Flow of request/content in our Architecture :

  1. Website owner signs up for the CDN service. The content then gets pushed from the orgin server to the gateway node.The origin server also gets hold of the gateway server IP address. So, the gateway server is the point of communication for the origin server for the CDN.

  2. ``How does the client(end user) gets served ?

    The client first makes a http request for the page. The DNS record returns ip of the origin server and the request is routed to the origin server. The origin server then returns a http redirection(temporary) as a response. The client then goes to the redirected ip which is the ip of the load balancer. The load balancer then schedules the request to an appropriate replica node based on some scheduling algorithm (round robin, weighted round robin etc.). The replica node then connects with the client and serves the required content.

  3. All subsequent client requests are routed directly to the replica server alloted in step2. The replica node continues to serve the client until the cookie given by it to the client expires. In case the cookie expires, client needs to connect to the origin server (this can be detected if the request fetches a "not valid" response from the replica node or a timeout in case of replica fault)
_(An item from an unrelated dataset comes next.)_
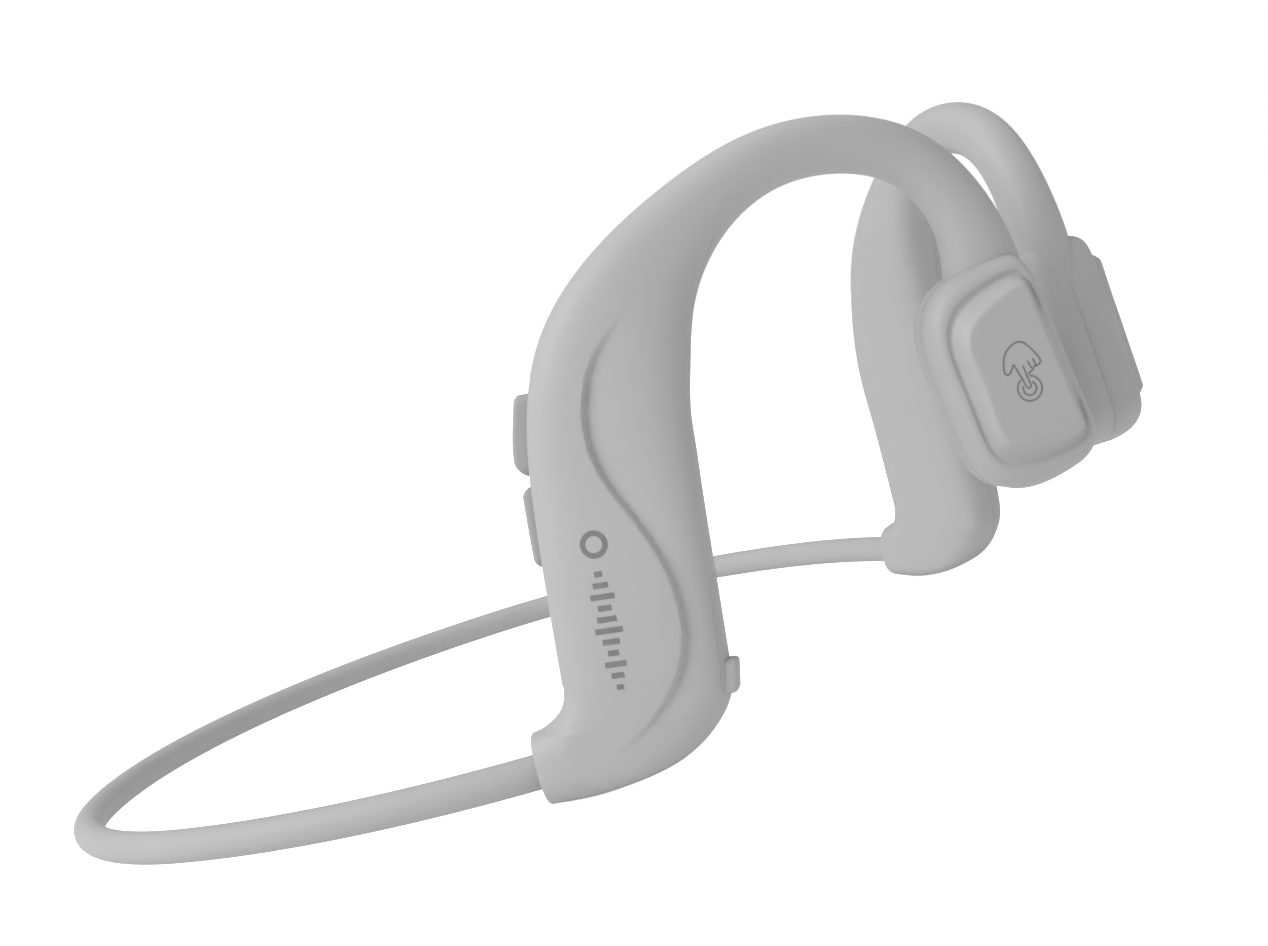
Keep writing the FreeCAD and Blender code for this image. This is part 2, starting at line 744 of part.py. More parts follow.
# ---------------------------------------------------------------- main board
board_mid = size("board_centre")
board_front = size("board_back") + size("board_thick")
SCREWS = ((-1.6, 13.4), (3.2, 13.4), (-1.6, -13.2))
board = new_body("main_circuit_board", shifted(STEM, board_mid, 0, size("board_back")))
board_pad = pad(board, rectangle(board, "sizes.board_width", "sizes.board_height"), "sizes.board_thick")
fillet(board, board_pad, upright_edges(board_pad), 0.8)
for forward, up in SCREWS:
    pocket(board, circle(board, "sizes.screw_dia / 2 + 0.1", 0.0, (forward - board_mid, up)),
           "sizes.board_thick")
keep(board)
keep(block("radio_module", shifted(STEM, board_mid, 7.0, board_front),
           "sizes.can_width", "sizes.can_height", "sizes.can_thick", 0.5))
MIC_FORWARD, MIC_UP = 2.4, -2.6
microphone = keep(block("microphone",
                        shifted(STEM, MIC_FORWARD, MIC_UP, size("board_back"), FACE_HEAD),
                        "sizes.mic_width", "sizes.mic_height", "sizes.mic_thick", 0.2))


def screw(label, forward, up):
    body = new_body(label, shifted(STEM, forward, up, board_front - size("screw_len")))
    pad(body, circle(body, "sizes.screw_dia / 2"), "sizes.screw_len")
    pad(body, circle(body, "sizes.screw_head / 2", size("screw_len")), "sizes.screw_head_high")
    return body


def standoff(label, forward, up):
    """A threaded brass post between the inner shell and the board, for one screw."""
    return disc(label, shifted(STEM, forward, up, size("standoff_foot")), "sizes.standoff_dia / 2",
                "sizes.board_back - sizes.standoff_foot", "sizes.screw_dia / 2")


keep(join("board_screws", *[screw(f"screw_{k}", *place) for k, place in enumerate(SCREWS)]))
keep(join("board_standoffs", *[standoff(f"standoff_{k}", *place) for k, place in enumerate(SCREWS)]))
mic_port = disc("mic_port", shifted(STEM, MIC_FORWARD, MIC_UP, -8.0), "sizes.mic_port_dia / 2", 5.5)

# ---------------------------------------------------------------- stem shells
key_openings = [key_slot("volume_up", UPPER), key_slot("volume_down", LOWER)]
openings = key_openings + [port_recess, port_channel]
keep(cut("right_stem_outer_shell", outer_blank, *openings))
keep(cut("right_stem_inner_shell", inner_blank, mic_port, *openings))
keep(mirrored("left_stem_outer_shell", outer_blank))
keep(mirrored("left_stem_inner_shell", inner_blank))

# ---------------------------------------------------------------- left stem: cell and its guard board
CELL_UP, CELL_BACK = 0.6, -2.2
cell = block("cell_right_side", shifted(STEM, -0.6, CELL_UP, CELL_BACK),
             "sizes.cell_width", "sizes.cell_height", "sizes.cell_thick", 1.2)
foam = block("foam_right_side", shifted(STEM, -0.6, CELL_UP, CELL_BACK - size("foam_thick")),
             "sizes.cell_width - 3", "sizes.cell_height - 5", "sizes.foam_thick", 1.0)
guard_up = CELL_UP + size("cell_height") / 2 + size("guard_height") / 2 + 0.3
guard = block("guard_right_side", shifted(STEM, -0.2, guard_up, -0.4),
              "sizes.guard_width", "sizes.guard_height", "sizes.guard_thick", 0.4)
keep(mirrored("battery_cell", cell))
keep(mirrored("battery_foam_pad", foam))
keep(mirrored("battery_protection_board", guard))


# ---------------------------------------------------------------- pods
pod_up = size("pod_low") + size("pod_height") / 2
pod_split = -size("pod_split")


def pod_blank(body, depth):
    """The pod's rounded outline, padded to a depth."""
    base = pad(body, rectangle(body, "sizes.pod_width", "sizes.pod_height"), depth)
    return fillet(body, base, upright_edges(base), "sizes.pod_corner")


def pod_room(label, outward, depth):
    """The pod's hollow, standing on a level of its own frame."""
    return block(label, shifted(POD, 0, pod_up, outward), "sizes.pod_width - 2 * sizes.pod_wall",
                 "sizes.pod_height - 2 * sizes.pod_wall", depth, "sizes.pod_corner - sizes.pod_wall")


outer_pod = new_body("pod_outer_blank", shifted(POD, 0, pod_up, pod_split))
rim = pod_blank(outer_pod, "sizes.pod_rim + sizes.pod_split")
rim_level = size("pod_rim") + size("pod_split")
fillet(outer_pod, rim, level_edges(rim, rim_level), "sizes.pod_edge")
plateau = pad(outer_pod, rectangle(outer_pod, "sizes.plateau_width", "sizes.plateau_height",
                                   rim_level - 0.5, (0, 0.2)), "sizes.plateau_rise + 0.5")
fillet(outer_pod, plateau, level_edges(plateau, rim_level + size("plateau_rise")), "sizes.plateau_edge")
outer_room = pod_room("pod_outer_room", pod_split, "sizes.pod_rim + sizes.pod_split - sizes.pod_wall")
touch_room = block("touch_room", shifted(POD, 0, pod_up, pod_split), "sizes.touch_width + 0.2",
                   "sizes.touch_height + 0.2",
                   "sizes.pod_rim + sizes.pod_split - sizes.pod_wall + sizes.touch_depth", 1.1)

inner_pod = new_body("pod_inner_blank", shifted(POD, 0, pod_up, -size("pod_inner")))
low = pod_blank(inner_pod, "sizes.pod_inner - sizes.pod_split")
fillet(inner_pod, low, level_edges(low, 0.0), "sizes.pod_edge")
inner_room = pod_room("pod_inner_room", size("pod_wall") - size("pod_inner"),
                      "sizes.pod_inner - sizes.pod_split - sizes.pod_wall")
pad_room = block("pad_room", shifted(POD, 0, pod_up, -size("pod_inner")),
                 "sizes.pad_width", "sizes.pad_height", "sizes.pad_sunk", "sizes.pad_corner")

hook_loft = loft("right_hook_loft", [hook_ring(k) for k in range(NECK, len(HOOK_CUTS))])
pod_envelope = block("pod_envelope", shifted(POD, 0, pod_up, -size("pod_inner")),
                     "sizes.pod_width", "sizes.pod_height", "sizes.pod_inner + sizes.pod_rim",
                     "sizes.pod_corner")
keep_pair(cut("right_hook_sleeve", hook_loft, pod_envelope, hook_wire, hook_cable))
keep_pair(cut("right_pod_outer_shell", outer_pod, outer_room, touch_room, hook_wire, hook_cable))
keep_pair(cut("right_pod_inner_shell", inner_pod, inner_room, pad_room, hook_wire, hook_cable))
keep_pair(block("right_contact_pad",
                shifted(POD, 0, pod_up, -size("pod_inner") - size("pad_thick") + size("pad_sunk")),
                "sizes.pad_width", "sizes.pad_height", "sizes.pad_thick", "sizes.pad_corner"))
keep_pair(block("right_touch_sensor",
                shifted(POD, 0, pod_up, size("pod_rim") - size("pod_wall") + size("touch_depth")
                        - size("touch_thick")),
                "sizes.touch_width", "sizes.touch_height", "sizes.touch_thick", 1.0))

# ---------------------------------------------------------------- vibration driver in the pod
driver_up = size("driver_at")
yoke_low = size("yoke_top") - size("yoke_height")
yoke = new_body("right_driver_yoke", shifted(POD, 0, driver_up, yoke_low))
pad(yoke, circle(yoke, "sizes.yoke_dia / 2"), "sizes.yoke_height")
yoke_room = new_body("yoke_room", shifted(POD, 0, driver_up, yoke_low))
pad(yoke_room, circle(yoke_room, "sizes.yoke_dia / 2 - sizes.yoke_wall"),
    "sizes.yoke_height - sizes.yoke_back")
yoke.Label = "yoke_blank"
keep_pair(cut("right_driver_yoke_cup", yoke, yoke_room))
magnet_low = size("yoke_top") - size("yoke_back") - size("magnet_height")
keep_pair(disc("right_driver_magnet", shifted(POD, 0, driver_up, magnet_low),
               "sizes.magnet_dia / 2", "sizes.magnet_height"))
keep_pair(disc("right_driver_pole", shifted(POD, 0, driver_up, magnet_low - size("pole_height")),
               "sizes.magnet_dia / 2", "sizes.pole_height"))
coil_low = -size("pod_inner") + size("pod_wall")
keep_pair(disc("right_coil_plate", shifted(POD, 0, driver_up, coil_low),
               "sizes.coil_plate_dia / 2", "sizes.coil_plate"))
keep_pair(disc("right_voice_coil", shifted(POD, 0, driver_up, coil_low + size("coil_plate")),
               "sizes.coil_outer / 2", "sizes.coil_height", "sizes.coil_inner / 2"))

spring = new_body("right_driver_spring", shifted(POD, 0, driver_up, size("yoke_top")))
pad(spring, circle(spring, "sizes.spring_dia / 2"), "sizes.spring_thick")
hole = pocket(spring, circle(spring, "sizes.spring_hole / 2", 0.0, (size("yoke_dia") / 2 - 1.6, 0)),
              "sizes.spring_thick")
ring = spring.newObject("PartDesign::PolarPattern", "holes")
ring.Originals = [hole]
ring.Axis = (next(f for f in spring.Origin.OriginFeatures if f.Role == "Z_Axis"), [""])
ring.Angle = 360
ring.Occurrences = 6
spring.Tip = ring
doc.recompute()
keep_pair(spring)


# ---------------------------------------------------------------- checks and files
doc.recompute()
for thing in doc.Objects:
    assert "Invalid" not in thing.State and "Error" not in thing.State, f"{thing.Label}: {thing.State}"
labels = [piece.Label for piece in PIECES]
assert len(set(labels)) == len(labels), "two pieces share a name"
os.makedirs("parts", exist_ok=True)
for piece in PIECES:
    shape = piece.Shape
    assert not shape.isNull() and shape.isValid() and shape.Solids, piece.Label
    shape.exportStep(os.path.join("parts", piece.Label + ".step"))
    box = shape.BoundBox
    print(f"{piece.Label:28s} solids {len(shape.Solids)} volume {shape.Volume:9.2f} "
          f"x {box.XMin:7.2f} {box.XMax:7.2f} y {box.YMin:7.2f} {box.YMax:7.2f} "
          f"z {box.ZMin:7.2f} {box.ZMax:7.2f}")
print(len(PIECES), "pieces")
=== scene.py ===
import json
import math

import bmesh
import bpy
import numpy as np
from mathutils import Matrix, Vector
from mathutils.bvhtree import BVHTree


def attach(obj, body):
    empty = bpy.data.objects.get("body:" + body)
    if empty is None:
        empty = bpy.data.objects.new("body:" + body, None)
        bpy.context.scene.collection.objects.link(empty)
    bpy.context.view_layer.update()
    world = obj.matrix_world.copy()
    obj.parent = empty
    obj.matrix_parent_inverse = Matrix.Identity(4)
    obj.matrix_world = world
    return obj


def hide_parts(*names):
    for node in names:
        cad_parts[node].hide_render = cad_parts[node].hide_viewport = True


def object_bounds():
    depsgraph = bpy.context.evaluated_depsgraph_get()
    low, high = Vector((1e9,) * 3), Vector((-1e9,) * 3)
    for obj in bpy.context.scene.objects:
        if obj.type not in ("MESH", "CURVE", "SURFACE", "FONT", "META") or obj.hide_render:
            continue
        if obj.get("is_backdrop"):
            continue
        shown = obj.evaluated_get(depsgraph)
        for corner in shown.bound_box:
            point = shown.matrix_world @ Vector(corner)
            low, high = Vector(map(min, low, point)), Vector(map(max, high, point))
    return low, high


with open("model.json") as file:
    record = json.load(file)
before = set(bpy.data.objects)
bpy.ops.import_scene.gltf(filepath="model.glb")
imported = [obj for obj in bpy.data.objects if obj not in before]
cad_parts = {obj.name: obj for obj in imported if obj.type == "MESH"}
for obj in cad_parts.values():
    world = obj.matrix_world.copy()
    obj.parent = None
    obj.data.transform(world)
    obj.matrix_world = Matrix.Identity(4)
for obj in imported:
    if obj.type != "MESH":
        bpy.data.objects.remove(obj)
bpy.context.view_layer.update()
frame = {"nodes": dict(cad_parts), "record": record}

MM = 0.001
# A surface that turns by more than this many degrees has a hard edge there.
SHARP = 38.0
POD_SHARP = 50.0


# ---------------------------------------------------------------- frames and curves
class Place:
    """A flat frame: origin in millimetres, and its forward, up and outward directions."""

    def __init__(self, origin, up, heading, lean=0.0):
        up = np.array(up, float) / np.linalg.norm(up)
        turn = math.radians(heading)
        outward = np.array([-math.cos(turn), -math.sin(turn), 0.0])
        outward -= (outward @ up) * up
        outward /= np.linalg.norm(outward)
        forward = np.cross(up, outward)
        a = math.radians(lean)
        self.origin = np.array(origin, float)
        self.forward = forward * math.cos(a) + up * math.sin(a)
        self.up = -forward * math.sin(a) + up * math.cos(a)
        self.outward = outward

    def at(self, u, v, w):
        u, v, w = np.broadcast_arrays(u, v, w)
        return (self.origin + u[..., None] * self.forward + v[..., None] * self.up
                + w[..., None] * self.outward)


STEM = Place((-43.0, -14.1, 22.0), (0.120, -0.050, 0.991), 25.0)
HOOK = Place((-41.2, -15.4, 0.0), (0, 0, 1), 42.5)
POD = Place((-11.9, -49.2, 30.0), (0, 0, 1), 41.0, 10.0)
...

  4. How does the replica nodes maintain their caches ?

    Each item present in the cache has a TTL (time to live). When the TTL expires the replica server requests the gateway server for the item and it forwards the request to the origin server. The origin server then sends the required item directly to the replica server without going through the gateway as it knows the ip address of the replica from the forwarded request. This type of update is termed as PULL type update.

  5. For critical updates the origin server pushes the update to the gateway server and then it gets broadcasted to concerned replica nodes. This is called a PUSH type update.
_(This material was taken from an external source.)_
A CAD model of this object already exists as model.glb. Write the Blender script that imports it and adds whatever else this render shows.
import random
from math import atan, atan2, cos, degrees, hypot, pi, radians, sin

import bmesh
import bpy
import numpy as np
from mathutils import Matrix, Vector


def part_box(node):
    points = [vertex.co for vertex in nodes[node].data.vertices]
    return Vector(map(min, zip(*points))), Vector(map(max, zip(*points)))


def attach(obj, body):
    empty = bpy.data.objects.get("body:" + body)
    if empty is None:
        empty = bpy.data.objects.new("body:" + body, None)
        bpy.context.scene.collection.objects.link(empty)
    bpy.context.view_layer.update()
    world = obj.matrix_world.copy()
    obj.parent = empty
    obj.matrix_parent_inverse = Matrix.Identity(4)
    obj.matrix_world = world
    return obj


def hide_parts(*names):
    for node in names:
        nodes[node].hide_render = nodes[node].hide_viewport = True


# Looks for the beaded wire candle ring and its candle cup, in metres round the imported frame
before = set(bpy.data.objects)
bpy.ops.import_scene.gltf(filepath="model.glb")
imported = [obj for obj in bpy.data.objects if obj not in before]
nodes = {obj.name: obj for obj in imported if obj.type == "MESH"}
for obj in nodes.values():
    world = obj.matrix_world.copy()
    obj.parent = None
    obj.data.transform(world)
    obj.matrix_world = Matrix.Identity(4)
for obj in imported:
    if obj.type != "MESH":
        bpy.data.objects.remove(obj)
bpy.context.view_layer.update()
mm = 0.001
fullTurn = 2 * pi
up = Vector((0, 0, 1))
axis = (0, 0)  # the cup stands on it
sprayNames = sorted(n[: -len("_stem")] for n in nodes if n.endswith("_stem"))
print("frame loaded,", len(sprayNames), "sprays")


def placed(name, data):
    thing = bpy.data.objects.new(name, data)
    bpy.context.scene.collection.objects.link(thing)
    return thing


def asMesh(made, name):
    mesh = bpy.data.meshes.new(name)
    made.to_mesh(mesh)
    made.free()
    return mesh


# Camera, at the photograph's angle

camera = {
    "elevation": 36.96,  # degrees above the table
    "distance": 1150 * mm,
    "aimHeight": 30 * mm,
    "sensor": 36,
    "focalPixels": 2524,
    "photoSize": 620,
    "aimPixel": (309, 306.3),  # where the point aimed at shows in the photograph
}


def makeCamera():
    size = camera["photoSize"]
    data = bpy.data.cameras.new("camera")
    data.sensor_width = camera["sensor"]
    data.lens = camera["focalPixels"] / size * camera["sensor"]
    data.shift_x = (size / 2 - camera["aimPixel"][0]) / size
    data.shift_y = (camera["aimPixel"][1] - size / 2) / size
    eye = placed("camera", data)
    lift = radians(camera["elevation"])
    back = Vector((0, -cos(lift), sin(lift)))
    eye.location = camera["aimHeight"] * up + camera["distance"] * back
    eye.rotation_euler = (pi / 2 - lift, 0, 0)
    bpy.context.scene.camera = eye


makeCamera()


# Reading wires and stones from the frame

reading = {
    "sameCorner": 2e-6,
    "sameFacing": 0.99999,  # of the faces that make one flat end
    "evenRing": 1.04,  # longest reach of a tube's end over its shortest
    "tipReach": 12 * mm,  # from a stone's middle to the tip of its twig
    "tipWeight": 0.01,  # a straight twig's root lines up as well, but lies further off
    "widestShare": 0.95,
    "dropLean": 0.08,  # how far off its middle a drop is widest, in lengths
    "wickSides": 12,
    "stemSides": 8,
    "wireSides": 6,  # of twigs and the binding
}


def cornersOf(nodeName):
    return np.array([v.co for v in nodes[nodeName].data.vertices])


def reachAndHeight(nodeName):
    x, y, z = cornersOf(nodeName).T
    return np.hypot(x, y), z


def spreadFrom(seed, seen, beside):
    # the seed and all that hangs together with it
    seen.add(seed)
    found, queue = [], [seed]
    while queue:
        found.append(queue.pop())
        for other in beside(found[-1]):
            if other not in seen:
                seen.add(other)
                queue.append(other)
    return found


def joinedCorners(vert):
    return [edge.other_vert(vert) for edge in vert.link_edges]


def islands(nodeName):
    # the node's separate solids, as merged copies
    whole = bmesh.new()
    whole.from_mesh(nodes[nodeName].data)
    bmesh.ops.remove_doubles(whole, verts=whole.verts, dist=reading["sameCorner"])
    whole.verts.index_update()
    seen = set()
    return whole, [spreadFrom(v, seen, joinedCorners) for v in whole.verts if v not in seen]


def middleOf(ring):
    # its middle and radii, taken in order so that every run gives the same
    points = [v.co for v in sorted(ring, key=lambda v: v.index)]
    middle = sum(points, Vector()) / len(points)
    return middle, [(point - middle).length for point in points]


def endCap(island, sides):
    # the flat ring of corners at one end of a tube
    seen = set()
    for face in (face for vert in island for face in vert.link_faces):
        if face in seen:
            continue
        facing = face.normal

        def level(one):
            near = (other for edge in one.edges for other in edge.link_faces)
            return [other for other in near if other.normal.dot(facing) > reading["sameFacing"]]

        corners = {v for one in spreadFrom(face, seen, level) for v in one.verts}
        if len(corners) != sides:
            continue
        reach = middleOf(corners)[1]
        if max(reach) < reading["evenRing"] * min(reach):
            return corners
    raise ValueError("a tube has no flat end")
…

  6. How to handle gateway fault ?

    We will maintain a backup of the gateway server. The backup will periodically ping the gateway server and copy current status. In case it detects a crash it will ping the origin server(it can as it copies status of the gateway server periiodically which contains ip of the origin server) and inform it that it is the new gateway server. It then informs all the replica server that it is the new gateway server.

  7. How to handle replica fault ?

    It can be easily detected as the load balacer will periodically ping the replica nodes for liveliness. If it detects a crash it will delete the replica from its current live replicas priority queue. The clients who were being served by this replica will get a timeout for their request and then they will initiate a connection with origin server for content similar to step2 which gets to load balancer eventually and it will then route the request to a different replica.

  8. How to handle load balancer fault ?

    We will maintain a backup of the load balancer. It will periodically ping the load balancer and will get a copy of the load balancer status. In case it senses a fault, it will first inform the gateway node of the CDN about itself as the new load balancer which inturn will inform the origin server, so that the origin server can now make changes in the http redirection. The new load balancer will then poll the replica server and get their status. For any pending requests from a client it will not wait till it polls all the replicas but will simultaneously allot a replica if it finds during polling that the current load on the replica is less than a threshold.